- [WRITTEN EXERCISE]: From the entries below, gather every line containing the string "Blender".

Begin DATA TO PROCESS

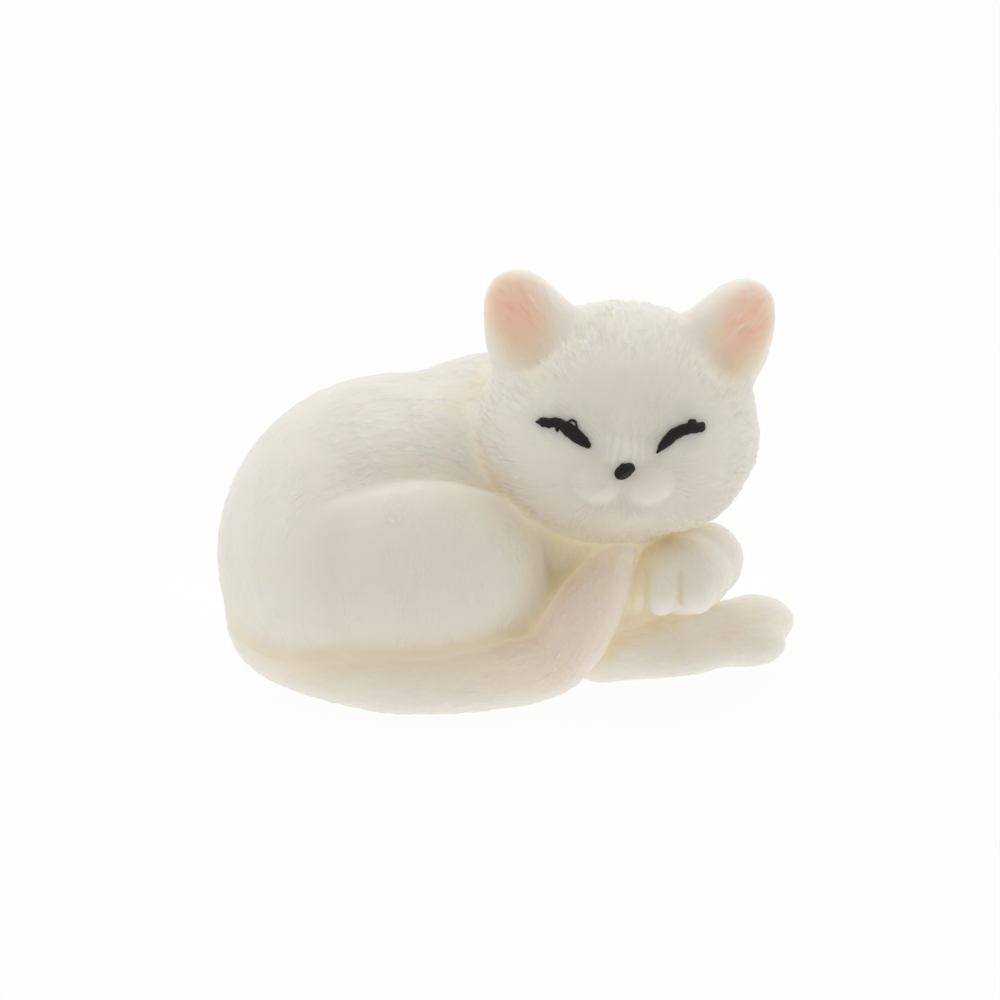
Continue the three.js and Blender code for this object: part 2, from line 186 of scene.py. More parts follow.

End DATA TO PROCESS
Begin DATA TO PROCESS

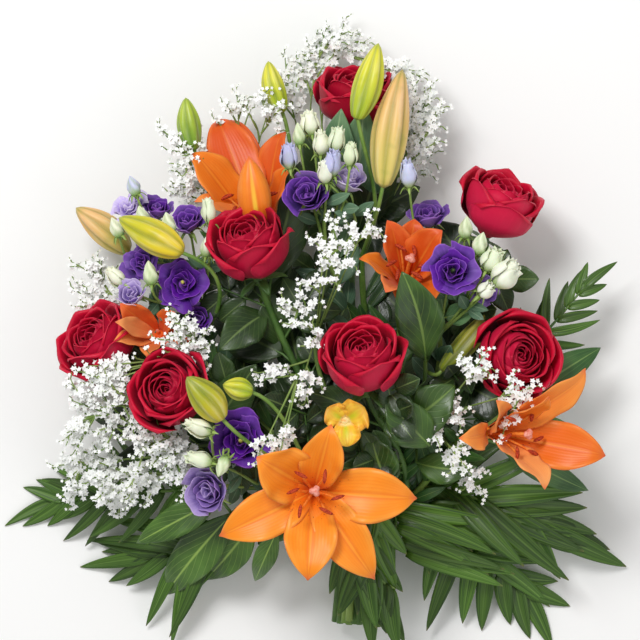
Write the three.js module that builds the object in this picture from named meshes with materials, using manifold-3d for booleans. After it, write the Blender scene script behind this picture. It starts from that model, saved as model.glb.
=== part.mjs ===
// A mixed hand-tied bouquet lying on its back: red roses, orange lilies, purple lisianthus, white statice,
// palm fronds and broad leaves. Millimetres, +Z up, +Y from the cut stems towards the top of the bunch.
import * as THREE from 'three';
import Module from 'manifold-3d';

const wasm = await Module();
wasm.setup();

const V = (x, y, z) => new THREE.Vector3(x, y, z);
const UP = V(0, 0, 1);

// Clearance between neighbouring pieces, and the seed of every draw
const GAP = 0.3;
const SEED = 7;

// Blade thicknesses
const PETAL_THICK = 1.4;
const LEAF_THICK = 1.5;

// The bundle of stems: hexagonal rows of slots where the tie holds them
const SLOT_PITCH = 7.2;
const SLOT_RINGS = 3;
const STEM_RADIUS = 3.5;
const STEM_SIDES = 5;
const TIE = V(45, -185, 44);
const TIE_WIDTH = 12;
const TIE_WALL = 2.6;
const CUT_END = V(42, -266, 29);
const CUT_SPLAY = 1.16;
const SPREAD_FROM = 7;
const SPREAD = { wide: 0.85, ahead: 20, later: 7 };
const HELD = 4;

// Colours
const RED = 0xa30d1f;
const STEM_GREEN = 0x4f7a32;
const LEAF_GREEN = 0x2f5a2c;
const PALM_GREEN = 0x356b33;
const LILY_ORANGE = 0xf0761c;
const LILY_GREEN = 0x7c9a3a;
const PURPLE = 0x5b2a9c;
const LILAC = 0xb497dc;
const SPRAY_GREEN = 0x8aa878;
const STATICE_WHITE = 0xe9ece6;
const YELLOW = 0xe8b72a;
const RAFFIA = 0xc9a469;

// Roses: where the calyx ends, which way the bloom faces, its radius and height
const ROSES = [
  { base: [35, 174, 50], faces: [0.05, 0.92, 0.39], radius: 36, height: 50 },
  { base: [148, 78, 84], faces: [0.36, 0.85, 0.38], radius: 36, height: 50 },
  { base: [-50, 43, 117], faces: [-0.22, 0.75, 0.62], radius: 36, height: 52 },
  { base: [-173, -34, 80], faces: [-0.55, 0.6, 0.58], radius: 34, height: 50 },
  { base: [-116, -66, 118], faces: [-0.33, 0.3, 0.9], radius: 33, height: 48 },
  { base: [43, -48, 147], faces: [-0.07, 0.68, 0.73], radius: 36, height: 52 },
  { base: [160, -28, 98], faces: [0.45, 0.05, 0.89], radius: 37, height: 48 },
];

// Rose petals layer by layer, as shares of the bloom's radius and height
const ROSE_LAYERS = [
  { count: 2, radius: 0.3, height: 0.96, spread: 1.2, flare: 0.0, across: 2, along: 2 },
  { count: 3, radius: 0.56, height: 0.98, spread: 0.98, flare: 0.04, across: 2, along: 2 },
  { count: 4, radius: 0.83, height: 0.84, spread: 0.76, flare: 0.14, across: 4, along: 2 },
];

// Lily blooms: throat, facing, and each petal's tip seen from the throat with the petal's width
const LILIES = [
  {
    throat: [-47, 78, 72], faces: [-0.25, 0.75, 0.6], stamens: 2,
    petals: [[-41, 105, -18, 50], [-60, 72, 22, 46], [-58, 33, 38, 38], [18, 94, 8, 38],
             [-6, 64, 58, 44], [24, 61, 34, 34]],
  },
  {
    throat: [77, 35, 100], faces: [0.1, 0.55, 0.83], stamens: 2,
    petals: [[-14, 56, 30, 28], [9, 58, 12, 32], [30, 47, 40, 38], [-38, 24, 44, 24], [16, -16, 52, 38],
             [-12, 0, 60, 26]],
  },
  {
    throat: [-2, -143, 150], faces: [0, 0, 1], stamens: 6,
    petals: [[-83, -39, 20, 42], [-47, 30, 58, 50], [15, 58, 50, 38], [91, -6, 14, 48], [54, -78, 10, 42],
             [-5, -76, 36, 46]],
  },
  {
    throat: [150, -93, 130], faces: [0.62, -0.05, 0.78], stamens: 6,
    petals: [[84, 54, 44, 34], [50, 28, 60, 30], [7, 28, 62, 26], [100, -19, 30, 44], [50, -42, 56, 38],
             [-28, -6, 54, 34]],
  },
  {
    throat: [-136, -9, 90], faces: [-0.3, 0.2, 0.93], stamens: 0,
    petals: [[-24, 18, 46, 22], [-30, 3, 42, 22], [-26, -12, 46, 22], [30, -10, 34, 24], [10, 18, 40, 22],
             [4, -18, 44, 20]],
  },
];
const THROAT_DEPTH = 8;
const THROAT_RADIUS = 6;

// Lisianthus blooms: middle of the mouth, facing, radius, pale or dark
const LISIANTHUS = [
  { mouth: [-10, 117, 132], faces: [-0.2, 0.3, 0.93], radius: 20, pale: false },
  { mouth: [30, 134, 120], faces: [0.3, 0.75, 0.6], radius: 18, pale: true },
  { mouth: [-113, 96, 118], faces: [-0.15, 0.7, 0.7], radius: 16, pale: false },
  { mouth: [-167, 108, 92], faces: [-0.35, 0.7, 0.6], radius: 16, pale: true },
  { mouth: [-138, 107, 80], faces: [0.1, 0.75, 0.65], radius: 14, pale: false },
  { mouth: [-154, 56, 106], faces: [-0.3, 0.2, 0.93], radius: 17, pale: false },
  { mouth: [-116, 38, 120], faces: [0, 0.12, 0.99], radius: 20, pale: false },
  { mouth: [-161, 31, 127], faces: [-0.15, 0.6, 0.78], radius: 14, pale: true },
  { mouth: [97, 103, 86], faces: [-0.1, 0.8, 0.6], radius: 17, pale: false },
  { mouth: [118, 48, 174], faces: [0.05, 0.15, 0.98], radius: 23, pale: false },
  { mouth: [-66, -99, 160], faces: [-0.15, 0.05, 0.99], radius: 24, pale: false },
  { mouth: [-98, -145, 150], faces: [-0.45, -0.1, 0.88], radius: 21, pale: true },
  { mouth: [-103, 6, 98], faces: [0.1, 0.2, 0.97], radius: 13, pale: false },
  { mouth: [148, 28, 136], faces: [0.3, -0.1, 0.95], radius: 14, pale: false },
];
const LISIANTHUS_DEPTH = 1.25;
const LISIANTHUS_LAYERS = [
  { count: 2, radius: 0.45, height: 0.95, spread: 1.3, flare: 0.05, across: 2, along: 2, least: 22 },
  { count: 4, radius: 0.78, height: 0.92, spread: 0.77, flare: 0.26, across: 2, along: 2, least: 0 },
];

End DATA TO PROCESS
Begin DATA TO PROCESS

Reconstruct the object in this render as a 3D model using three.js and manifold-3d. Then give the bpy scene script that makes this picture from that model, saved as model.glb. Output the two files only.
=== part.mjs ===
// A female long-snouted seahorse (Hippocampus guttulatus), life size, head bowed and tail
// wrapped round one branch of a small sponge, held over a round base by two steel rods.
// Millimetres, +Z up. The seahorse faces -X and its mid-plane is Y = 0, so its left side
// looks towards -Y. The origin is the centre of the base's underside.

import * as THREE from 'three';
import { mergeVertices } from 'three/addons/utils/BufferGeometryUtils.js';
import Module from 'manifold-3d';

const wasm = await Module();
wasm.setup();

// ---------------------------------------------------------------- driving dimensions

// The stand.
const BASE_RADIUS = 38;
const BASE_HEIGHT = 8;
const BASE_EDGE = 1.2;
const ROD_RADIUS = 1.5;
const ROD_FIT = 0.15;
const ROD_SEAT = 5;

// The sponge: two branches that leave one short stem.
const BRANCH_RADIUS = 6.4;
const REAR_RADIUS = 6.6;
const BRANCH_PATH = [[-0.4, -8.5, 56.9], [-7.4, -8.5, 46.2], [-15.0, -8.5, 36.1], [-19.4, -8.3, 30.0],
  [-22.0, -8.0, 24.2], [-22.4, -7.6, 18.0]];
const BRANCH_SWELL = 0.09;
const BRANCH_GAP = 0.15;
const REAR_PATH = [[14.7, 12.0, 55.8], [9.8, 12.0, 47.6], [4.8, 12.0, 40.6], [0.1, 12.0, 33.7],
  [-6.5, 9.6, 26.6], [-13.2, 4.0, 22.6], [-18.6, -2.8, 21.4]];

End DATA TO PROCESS

- [COMPLETED TASK]:
Continue the three.js and Blender code for this object: part 2, from line 186 of scene.py. More parts follow.
Write the three.js module that builds the object in this picture from named meshes with materials, using manifold-3d for booleans. After it, write the Blender scene script behind this picture. It starts from that model, saved as model.glb.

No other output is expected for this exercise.